***** Dataset extract *****

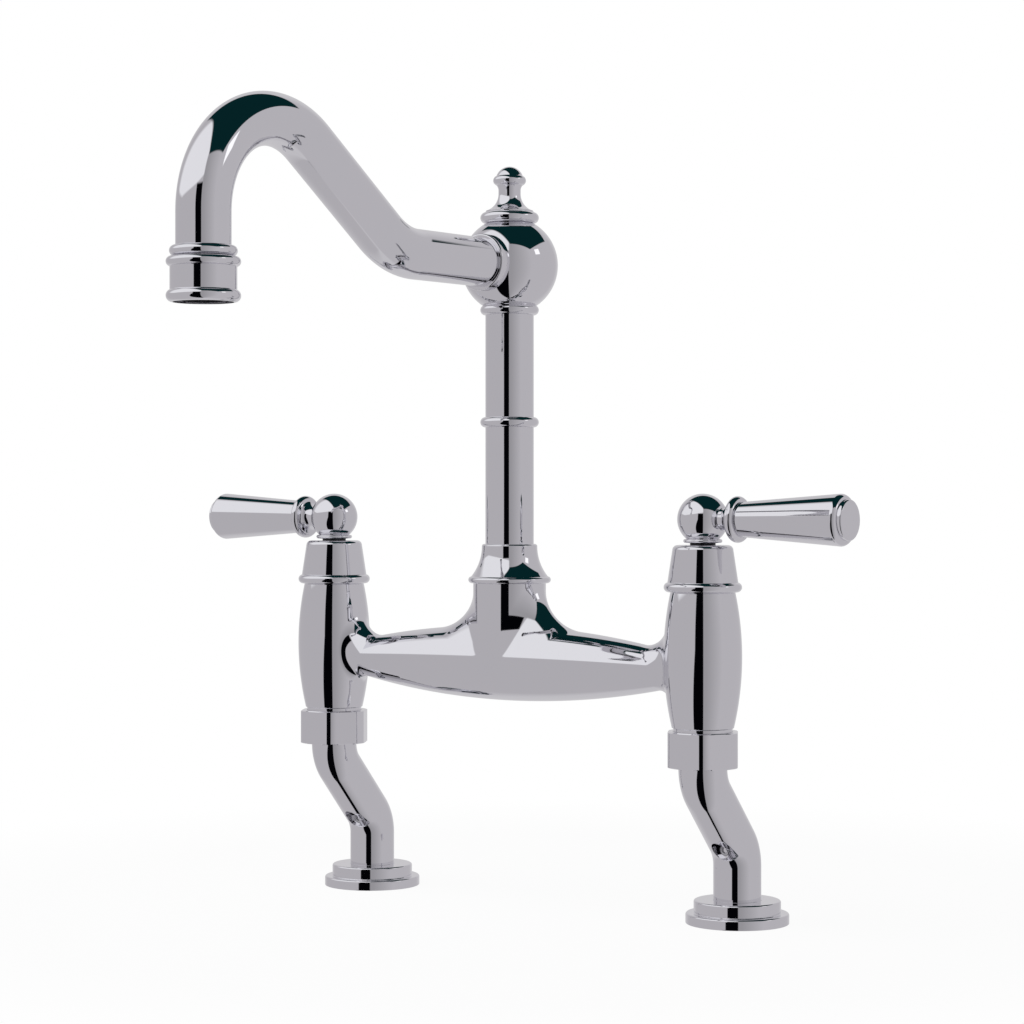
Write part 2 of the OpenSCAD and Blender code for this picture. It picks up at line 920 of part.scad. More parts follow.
module finial() {
    color(chrome)
        on_column()
            rotate_extrude()
                difference() {
                    union() {
                        bead_2d(finial_bead_r, finial_bead_h, finial_z);
                        difference() {
                            translate([0, finial_z + finial_bead_h / 2])
                                square([finial_neck_r + finial_flare_r,
                                    finial_flare_z - finial_z - finial_bead_h / 2]);
                            translate([finial_neck_r + finial_flare_r, finial_flare_z])
                                circle(finial_flare_r);
                            translate([finial_bead_r - finial_bead_h / 2, finial_z])
                                square([finial_bead_h, finial_bead_h + finial_flare_r]);
                        }
                        translate([0, finial_flare_z])
                            square([finial_neck_r, finial_neck_h]);
                        difference() {
                            translate([0, finial_neck_top])
                                square([finial_ring_r - finial_ring_h / 4, finial_ring_z - finial_neck_top]);
                            translate([finial_neck_r + finial_cove_r, finial_neck_top])
                                circle(finial_cove_r);
                        }
                        bead_2d(finial_ring_r, finial_ring_h, finial_ring_z - finial_ring_h / 2);
                        intersection() {
                            translate([0, finial_ring_z])
                                circle(finial_knob_r);
                            translate([0, finial_ring_z])
                                square([finial_knob_r, finial_knob_r]);
                        }
                    }
                    translate([0, ball_z])
                        circle(ball_r);
                    translate([0, finial_z - over])
                        square([stud_r, finial_stud_top - finial_z + over]);
                }
}

module finial_stud() {
    color(brass)
        on_column()
            translate([0, 0, finial_stud_low])
                cylinder(r = stud_r, h = finial_stud_top - finial_stud_low);
}

// Carries a pipe along the spout, from the ball to the mouth
module spout_path(start, end, r, r_in) {
    translate([start, 0, 0])
        rotate([0, 90, 0])
            pipe(r, r_in, spout_run - start + lap);
    translate([spout_run, low_bend_r, 0])
        bend(low_bend_r, rise_angle, 270, r, r_in);
    translate([bend_u, bend_v, 0])
        rotate([0, 90, rise_angle])
            translate([0, 0, -lap])
                pipe(r, r_in, slant + 2 * lap);
    translate([spout_reach - arch_r, arch_v, 0])
        bend(arch_r, 90 + rise_angle, 0, r, r_in);
    translate([spout_reach, arch_v + lap, 0])
        rotate([90, 0, 0])
            pipe(r, r_in, arch_v - end + lap);
}

module spout_tube() {
    color(chrome)
        spout_plane()
            spout_path(socket_in, tube_end - ball_z, tube_r, tube_in);
}

module on_mouth() {
    translate([0, -set_back - spout_reach, 0])
        children();
}

module outlet_collar() {
    color(chrome)
        on_mouth()
            rotate_extrude()
                difference() {
                    union() {
                        bead_2d(mouth_bead_r, mouth_foot_h, mouth_z);
                        translate([0, mouth_z + mouth_foot_h / 2])
                            square([mouth_band_r, mouth_band_h + mouth_foot_h / 2 + mouth_mid_h / 2]);
                        bead_2d(mouth_bead_r, mouth_mid_h, mid_z);
                        bead_2d(mouth_top_r, mouth_top_h, top_z);
                    }
                    translate([0, mouth_z - over])
                        square([mouth_r, tube_end - mouth_z + over]);
                    translate([0, mouth_z])
                        square([tube_r, collar_top - mouth_z + over]);
                }
}

module aerator_washer() {
    color(rubber)
        on_mouth()
            translate([0, 0, air_top])
                ring(mouth_r, air_in, air_washer_h);
}

module aerator_body() {
    color(dark)
        on_mouth()
            difference() {
                translate([0, 0, air_low])
                    cylinder(r = mouth_r, h = air_top - air_low);
                translate([0, 0, air_low - over])
                    cylinder(r = air_in - over, h = air_top - air_low + 2 * over);
                translate([0, 0, air_step])
                    cylinder(r = air_in, h = air_top - air_step + over);
            }
}

module aerator_mesh() {
    color(steel)
        on_mouth()
            translate([0, 0, air_step])
                linear_extrude(mesh_h)
                    difference() {
                        circle(air_in);
                        for (i = [0 : mesh_count - 1], j = [0 : mesh_count - 1]) {
                            x = (i - (mesh_count - 1) / 2) * mesh_pitch;
                            y = (j - (mesh_count - 1) / 2) * mesh_pitch;
                            if (sqrt(x * x + y * y) < air_in - mesh_pitch)
                                translate([x, y])
                                    square(mesh_hole, center = true);
                        }
                    }
}

function tail_seal_z(share) = tail_low + (tail_step - tail_low) * share;

module spout_tail() {
    color(brass)
        on_column()
            rotate_extrude()
                difference() {
                    union() {
                        translate([0, tail_low])
                            square([tail_r, tail_step - tail_low]);
                        translate([0, tail_low])
                            square([tube_r, tail_top - tail_low]);
                        translate([0, tail_low])
                            square([spigot_r, tail_top - tail_low + spigot_h]);
                    }
                    translate([0, tail_low - over])
                        square([tail_bore_r, tail_top - tail_low + spigot_h + 2 * over]);
                    for (share = tail_seal_share)
                        translate([tail_groove_r, tail_seal_z(share) - tail_groove_w / 2])
                            square([tube_r, tail_groove_w]);
                    translate([keeper_groove_r, keeper_z])
                        square([tube_r, keeper_h]);
                }
}

module tail_seals() {
    color(rubber)
        on_column()
            for (share = tail_seal_share)
                translate([0, 0, tail_seal_z(share)])
                    seal(tail_groove_r + seal_gap + tail_seal_r, tail_seal_r);
}

module spout_keeper() {
    color(steel)
        on_column()
            translate([0, 0, keeper_z])
                ring(keeper_r, keeper_groove_r, keeper_h);
}

// Levers, built along +X from the spindle's axis

module hub(side) {
    color(chrome)
        to_side(side)
            difference() {
                union() {
                    translate([0, 0, hub_z])
                        sphere(hub_r);
                    rotate_extrude()
                        bead_2d(hub_base_r, hub_base_h, hub_low);
                }
                translate([0, 0, hub_low - hub_r])
                    cylinder(r = hub_r, h = hub_r);
                translate([0, 0, hub_low - over])
                    cylinder(r = spline_r, h = spline_top - hub_low + over);
                translate([stud_in, 0, hub_z])
                    rotate([0, 90, 0])
                        cylinder(r = stud_r, h = hub_r);
                translate([0, grub_in, hub_z - 3 * over])
                    rotate([-90, 0, 0])
                        cylinder(r = grub_r, h = hub_r);
            }
}

module lever_turned(side) {
    to_side(side)
        translate([0, 0, hub_z])
            rotate([0, 90, 0])
                rotate_extrude()
                    children();
}

module neck(side) {
    color(chrome)
        lever_turned(side)
            difference() {
                union() {
                    square([neck_r, flare_end + ring_w / 2]);
                    difference() {
                        translate([0, neck_x])
                            square([neck_out_r, neck_flare_x]);
                        translate([neck_r + neck_flare_r, neck_x])
                            circle(neck_flare_r);
                    }
                    bead_2d(ring_r, ring_w, flare_end);
                }
                circle(hub_r);
                square([stud_r, grip_x + over]);
            }
}

module grip(side) {
    color(chrome)
        lever_turned(side)
            difference() {
                union() {
                    polygon([[0, grip_x],
                        [grip_in_r, grip_x],
                        [grip_out_r, grip_end - grip_round],
                        [0, grip_end - grip_round]]);
                    step_2d(grip_out_r, 2 * grip_round, grip_end - 2 * grip_round, grip_round);
                }
                translate([0, grip_x - over])
                    square([stud_r, grip_end]);
                translate([0, grip_bore_x])
                    square([grip_bore_r, grip_end]);
            }
}

module button(side) {
    color(chrome)
        lever_turned(side) {
            step_2d(button_r, button_h, grip_end, button_round);
            translate([0, grip_end - plug_len])
                square([grip_bore_r, plug_len + button_h / 2]);
        }
}

module stud(side) {
    color(steel)
        to_side(side)
            translate([stud_in, 0, hub_z])
                rotate([0, 90, 0])
                    cylinder(r = stud_r, h = grip_bore_x - stud_in);
}

module grub(side) {
    color(steel)
        to_side(side)
            translate([0, grub_in, hub_z - 3 * over])
                rotate([-90, 0, 0])
                    difference() {
                        cylinder(r = grub_r, h = hub_r * grub_out_share - grub_in);
                        translate([0, 0, (hub_r * grub_out_share - grub_in) / 2])
                            cylinder(r = grub_r / 2, h = hub_r, $fn = 6);
                    }
}

function seal_z(share) = cavity_top + (cart_top - cavity_top) * share;

module spindle(side) {
    color(dark)
        on_valve(side)
            difference() {
                union() {
                    translate([0, 0, disc_top])
                        cylinder(r = spindle_r, h = hub_low - disc_top);
                    translate([0, 0, cavity_top - end_gap - stop_h])
                        cylinder(r = stop_r, h = stop_h);
                    translate([0, 0, disc_top])
                        cylinder(r = spline_r, h = spline_top - disc_top - end_gap);
                    translate([0, 0, disc_top])
                        cube([key_len_share * disc_r, key_w, 2 * key_h], center = true);
                }
                for (share = seal_z_share)
                    translate([0, 0, seal_z(share) - groove_w / 2])
                        ring(spindle_r + over, groove_r, groove_w);
                translate([0, 0, clip_z])
                    ring(clip_r, groove_r, clip_h);
            }
}

module spindle_seals(side) {
    color(rubber)
        on_valve(side)
            for (share = seal_z_share)
                translate([0, 0, seal_z(share)])
                    seal(groove_r + seal_gap + ring_seal_r, ring_seal_r);
}

module spindle_clip(side) {
    color(steel)
        on_valve(side)
            translate([0, 0, clip_z])
                ring(clip_r, groove_r, clip_h);
}

module moving_disc(side) {
    color(ceramic)
        on_valve(side)
            translate([0, 0, disc_top - disc_h])
                difference() {
                    cylinder(r = disc_r - run_gap, h = disc_h);
                    ports(disc_h);
                    translate([0, 0, disc_h])
                        cube([key_len_share * disc_r, key_w, 2 * key_h], center = true);
                }
}

bridge_body();
swivel_ferrule();
swivel_bush();
cover(-1);  // left_cover
cover(1);  // right_cover
cartridge(-1);  // left_cartridge
cartridge(1);  // right_cartridge
fixed_disc(-1);  // left_fixed_disc
fixed_disc(1);  // right_fixed_disc
cartridge_seals();
union_nut(-1);  // left_union_nut
union_nut(1);  // right_union_nut
union_washers();
leg(-1);  // left_leg
leg(1);  // right_leg
clamp_screws();
foot(-1);  // left_foot
foot(1);  // right_foot
foot_gaskets();
column_tube();
column_bead();
ball_bead();
ball_hub();
socket_collar();
finial();
finial_stud();
spout_tube();
outlet_collar();
aerator_washer();
aerator_body();
aerator_mesh();
spout_tail();
tail_seals();
spout_keeper();
hub(-1);  // left_hub
neck(-1);  // left_neck
grip(-1);  // left_grip
button(-1);  // left_button
stud(-1);  // left_stud
grub(-1);  // left_grub
spindle(-1);  // left_spindle
spindle_seals(-1);  // left_spindle_seals
spindle_clip(-1);  // left_spindle_clip
moving_disc(-1);  // left_moving_disc
hub(1);  // right_hub
neck(1);  // right_neck
grip(1);  // right_grip
button(1);  // right_button
stud(1);  // right_stud
grub(1);  // right_grub
spindle(1);  // right_spindle
spindle_seals(1);  // right_spindle_seals
spindle_clip(1);  // right_spindle_clip
moving_disc(1);  // right_moving_disc
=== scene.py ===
# %% [markdown]
# This script dresses a bridge kitchen faucet: a bar between two valves, each on a crank-shaped leg,
# two lever handles, and a column with a ball that carries a high swivel spout. Every outer piece is
# polished chrome, so the look comes from clean curves and from what stands around the faucet.
# The solids of the construction model come in as a fixed frame. Each outer piece made here takes
# the place of one of them, with finer curves and round edges, and the inner solids stay. The
# faucet's sizes are in millimetres, and those of camera, floor and lamp in metres.

# %% Load the construction model
import json
import math

import bmesh
import bpy
import numpy as np
from mathutils import Matrix, Vector
from mathutils.bvhtree import BVHTree


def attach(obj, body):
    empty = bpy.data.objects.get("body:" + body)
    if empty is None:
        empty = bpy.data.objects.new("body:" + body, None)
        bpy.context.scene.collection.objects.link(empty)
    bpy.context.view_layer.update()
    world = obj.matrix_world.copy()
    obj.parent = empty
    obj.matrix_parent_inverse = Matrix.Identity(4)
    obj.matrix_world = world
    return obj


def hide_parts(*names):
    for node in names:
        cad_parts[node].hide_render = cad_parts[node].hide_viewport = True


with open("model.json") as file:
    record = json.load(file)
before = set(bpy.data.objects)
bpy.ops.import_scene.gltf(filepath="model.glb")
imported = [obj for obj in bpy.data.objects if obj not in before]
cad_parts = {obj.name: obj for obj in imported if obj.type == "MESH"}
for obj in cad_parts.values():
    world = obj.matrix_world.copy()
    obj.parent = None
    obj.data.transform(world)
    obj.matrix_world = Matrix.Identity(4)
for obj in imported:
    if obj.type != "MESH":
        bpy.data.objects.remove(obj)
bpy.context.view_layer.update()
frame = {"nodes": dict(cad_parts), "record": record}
MM = 0.001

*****

Short problem: Nothing outside the span should appear: copy exactly from the line with "union_washers();" through the line with "# faucet's sizes".

Solution to this exercise:
union_washers();
leg(-1);  // left_leg
leg(1);  // right_leg
clamp_screws();
foot(-1);  // left_foot
foot(1);  // right_foot
foot_gaskets();
column_tube();
column_bead();
ball_bead();
ball_hub();
socket_collar();
finial();
finial_stud();
spout_tube();
outlet_collar();
aerator_washer();
aerator_body();
aerator_mesh();
spout_tail();
tail_seals();
spout_keeper();
hub(-1);  // left_hub
neck(-1);  // left_neck
grip(-1);  // left_grip
button(-1);  // left_button
stud(-1);  // left_stud
grub(-1);  // left_grub
spindle(-1);  // left_spindle
spindle_seals(-1);  // left_spindle_seals
spindle_clip(-1);  // left_spindle_clip
moving_disc(-1);  // left_moving_disc
hub(1);  // right_hub
neck(1);  // right_neck
grip(1);  // right_grip
button(1);  // right_button
stud(1);  // right_stud
grub(1);  // right_grub
spindle(1);  // right_spindle
spindle_seals(1);  // right_spindle_seals
spindle_clip(1);  // right_spindle_clip
moving_disc(1);  // right_moving_disc
=== scene.py ===
# %% [markdown]
# This script dresses a bridge kitchen faucet: a bar between two valves, each on a crank-shaped leg,
# two lever handles, and a column with a ball that carries a high swivel spout. Every outer piece is
# polished chrome, so the look comes from clean curves and from what stands around the faucet.
# The solids of the construction model come in as a fixed frame. Each outer piece made here takes
# the place of one of them, with finer curves and round edges, and the inner solids stay. The
# faucet's sizes are in millimetres, and those of camera, floor and lamp in metres.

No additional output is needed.